The problem I have with some of the other answers is that they traverse the list of players twice – one for grouping by player score, and one for getting the players with the highest score. This may be trivial in normal cases, but might be a problem when the list of players is larger.

One thing to do in order to avoid traversing the list twice, is using a SortedMap. Once we have grouped the players by their score, we can simply call lastKey() to get the highest key at once:

SortedMap<Integer, List<Player>> topPlayers = playerList.stream()
    .collect(Collectors.groupingBy(Player::getScore, TreeMap::new, Collectors.toList()));
topPlayers.get(topPlayers.lastKey());

Or, as Holger says in the comments, if you use NavigableMap, you can save another map lookup:

NavigableMap<Integer, List<Player>> topPlayers = playerList.stream()
    .collect(Collectors.groupingBy(Player::getScore, TreeMap::new, Collectors.toList()));
topPlayers.lastEntry().getValue();

---

But still, the answer given by Stuart Marks to the linked post is, in my opinion, better, since not all elements are stored (grouped into buckets), but instead, they are immediately dropped if they are found to not belong to the maximums.

This potentially saves memory.

Answer 5

My answer will be a version of MC Emperor's anwer with a SortedMap, but this version will discard the "lower" groups as soon as it finds a single Player whose score is higher. This version is for when there's really a lot of elements, where keeping all seen elements can become a problem. For example, when streamed items are read from a really large file, that won't fit into memory.

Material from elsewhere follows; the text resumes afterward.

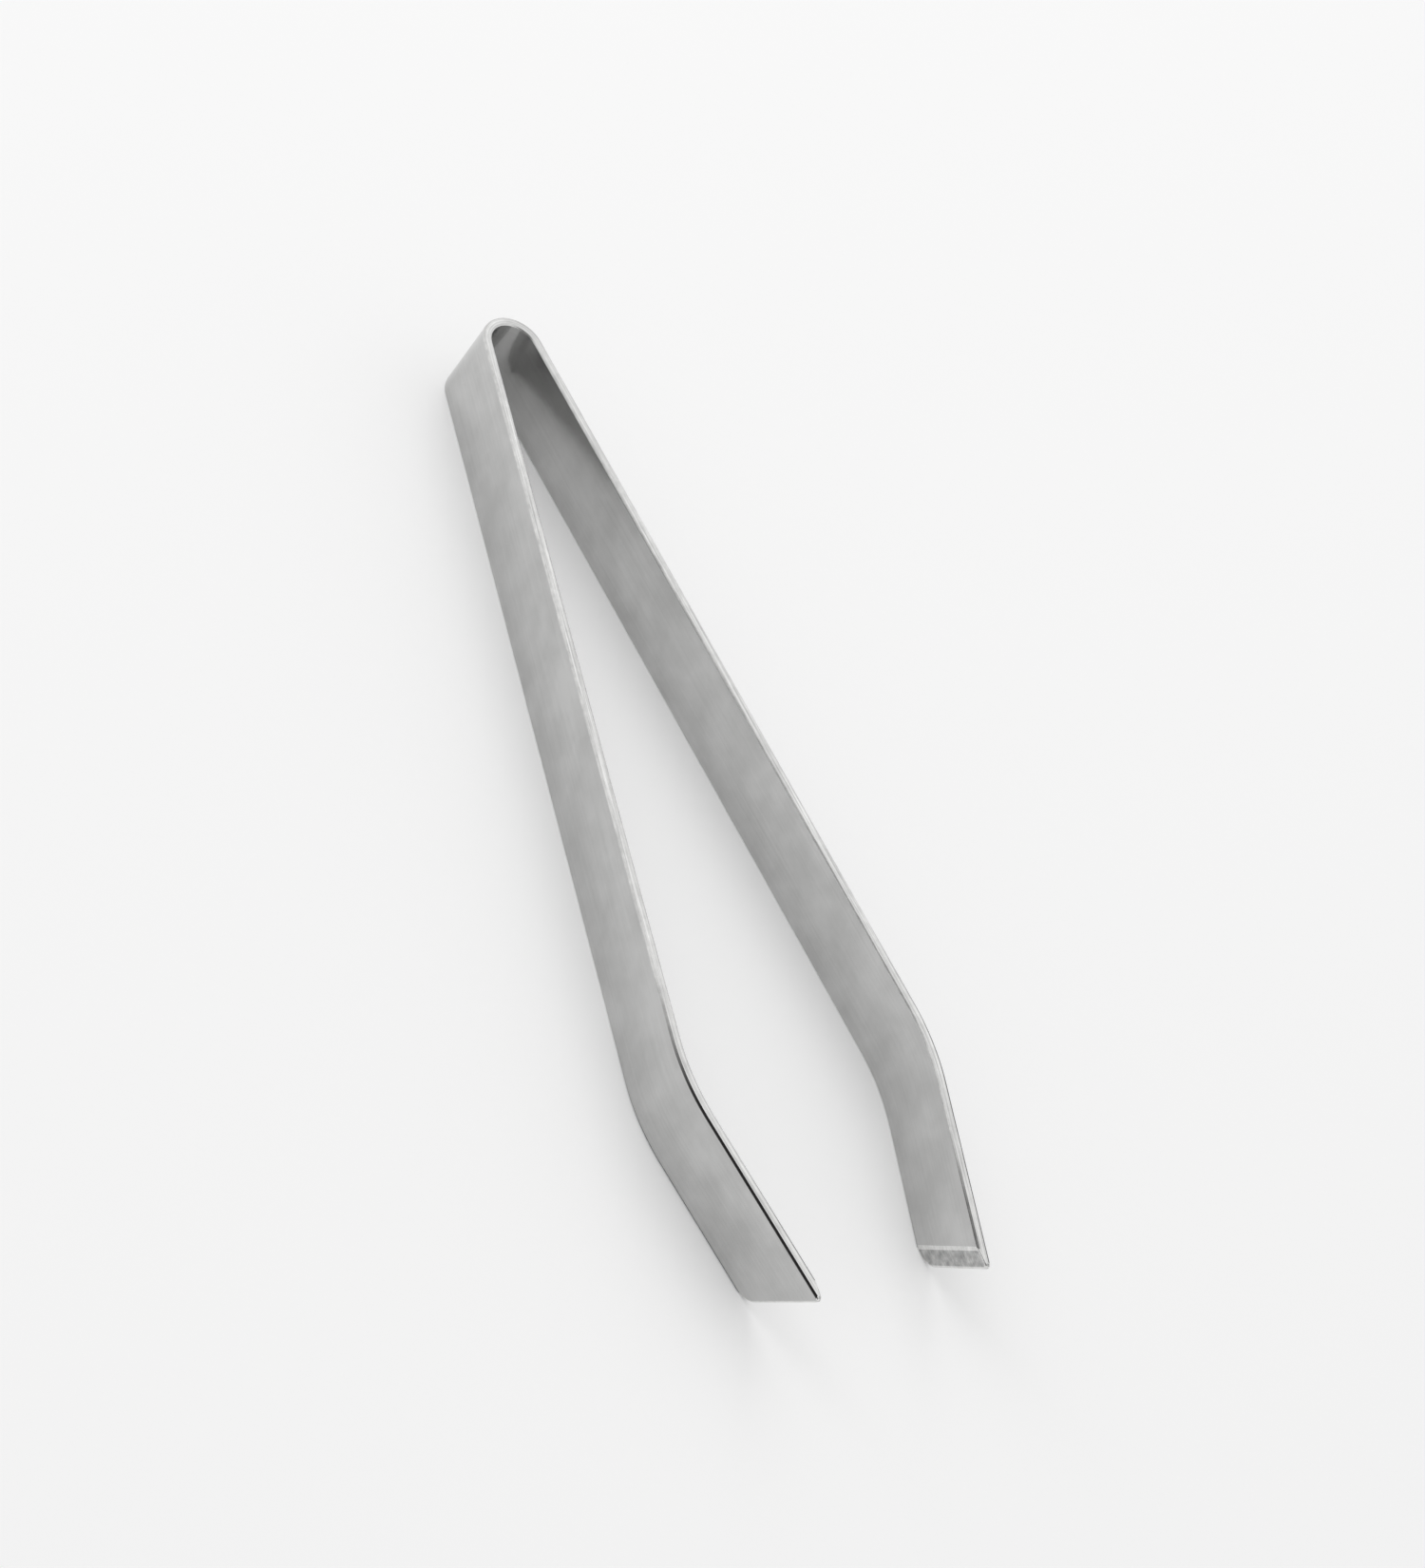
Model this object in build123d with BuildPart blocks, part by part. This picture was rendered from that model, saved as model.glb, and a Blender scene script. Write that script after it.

The solution as a whole would look like this:

List<Player> topScore = playersStream().collect(
    topGroup(Comparator.comparingInt(Player::getHandScore))
);

To get it working, you will need a custom collector with a stateful container to keep the groups. I'm not sure there is something like that in JDK (not in 8 in any case), but you might be able to find it in one of the libraries out there. The outward facing metod would look like this:

static <T> Collector<T, ?, List<T>> topGroup(final Comparator<? super T> comparator) {
    Objects.requireNonNull(comparator, "comparator");
    return Collector.of(
        () -> new Group<>(comparator),
        // My local compiler can't infer type properly, I had to help it.
        // Your experience may be different
        (BiConsumer<Group<T>, T>) Group::accept,
        Group::merge,
        Group::asList
   );
}

And the most vital part is the stateful Group<T>. It's purpose is to be the container of elements which the external comparator considers ordered the highest. As soon as higher ordered element encountered, the group discards all its previous contents. Example implementation is:

private static class Group<T> {
    private final Comparator<? super T> comparator;
    T sample;
    List<T> more;

    public Group(Comparator<? super T> comparator) {
        this.comparator = comparator;
    }

    public void accept(T el) {
        if (sample == null) {
            sample = el;
        }
        else {
            int order = comparator.compare(sample, el);
            if (order == 0) {
                more().add(el);
            }
            else if (order > 0) {
                // element of a higher order, discard everything and make it a sample
                sample = el;
                more = null;
            }
            // else {element of a lower order, ignore}
        }
    }

    public Group<T> merge(Group<T> other) {
        if (this.comparator != other.comparator) {
            throw new IllegalArgumentException("Cannot merge groups with different orders");
        }
        if (sample == null) {
            return other; // we're empty
        }
        int order = comparator.compare(this.sample, other.sample);
        if (order >= 0) {
            if (order == 0) {
                // merge with other group
                more().addAll(other.asList());
            }
            return this;
        }
        else {
            // other group is higher than us
            return other;
        }
    }

    public List<T> asList() {
        List<T> result = new ArrayList<>();
        if (sample != null) {
            result.add(sample);
        }
        if (more != null) {
            result.addAll(more);
        }
        return result;
    }
}

This implementation is also a gateway in solving a problem of finding "Top N with ties" (where my implementation is the "Top 1 with ties").